Bang Fai is not a military exercise but rather a local version of rain dance. The origin of the festival predates Buddha and it is held annually in Laos and in some parts of northeastern Thailand. The general idea was to shoot rockets up in the sky to wake up the rain god (Phaya Thaen) and kick-start the rainy season to bring much-needed water to the rice fields just as the rice planting starts. Later. Buddhist merit-making was added (Bun) thus making the festival "relevant" even as the religious base of the agrarian society changed away from its animist origin.


In Thailand, the biggest rocket firing takes place in Yasothon every second weekend in May. The festival starts Friday evening with concerts of "mor lam sing", the local folk singing. The city's main road is blocked for traffic and about a dozen stages are built to host the shows – music, raunchy skits, comedy, and traditional dance all at maximum decibel and plenty of alcohol.
Saturday, the main street is taken over by parades with floats and dancers that start / end in temples. 



Then Sunday, it is time for the rockets to be fired. Apart from the serious business of rain-making, there is a competition to be the local rocket champ. The team whose rocket goes the highest is declared the winner. Points are also given for beauty of the vapor trail.

For any team whose rocket doesn’t get off the launch pad, it’s tradition that other teams or spectators dump them in the mud.



At Yasothon, the competition rockets come in three sizes, Meun (10,000), Saen (100,000), and Lan (1,000,000), but this year, there were no lan rockets.

Bang Fai Lan are nine metres long and charged with 120 kg of black powder. These may reach altitudes reckoned in kilometers, and travel dozens of kilometers down range (they can go in any direction) while Saen merely disappear into the clouds. Many rockets have parachutes, but most fall where they may.

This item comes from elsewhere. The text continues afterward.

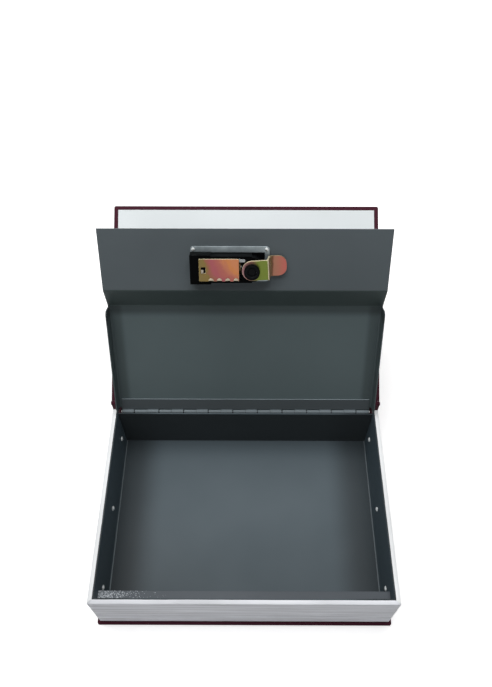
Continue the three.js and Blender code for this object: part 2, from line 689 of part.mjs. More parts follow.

For more details on the history behind Bun Bang Fai, check out

http://bun-bangfai.blogspot.com/2009/05/rocket-festival-in-transition.html

Sunday, May 5, 2013

Ayutthaya - Bang Pa In Palace

This royal palace is located a bit more than an hour’s drive north of Bangkok. Although the history of the palace stretches back to the 1600s, the buildings that can be seen today were mostly constructed during the period 1872-1889 under the reign of King Chulalongkorn.

Most famous (and most photogenic) is probably the Aisawan-Dhipaya-Asana Pavilion, which is located in a large pond in the so-called outer palace area. It is a copy of a pavilion in the Grand Palace in Bangkok and a great representation of traditional Thai architectural style.

In the inner palace, the Uthayan Phumisathian Residential Hall clearly resembles a Swiss chalet and the (smaller) buildings for the ladies of court are also in Western architectural style. However, Wehart Chamrun Royal Residence (a grand mansion) and Ho Withun Thasana (an observatory tower from where the picture is taken) are in Chinese architectural style.

However, apart from seeing the multitude of architectural styles, I mostly enjoy strolling around the lush gardens.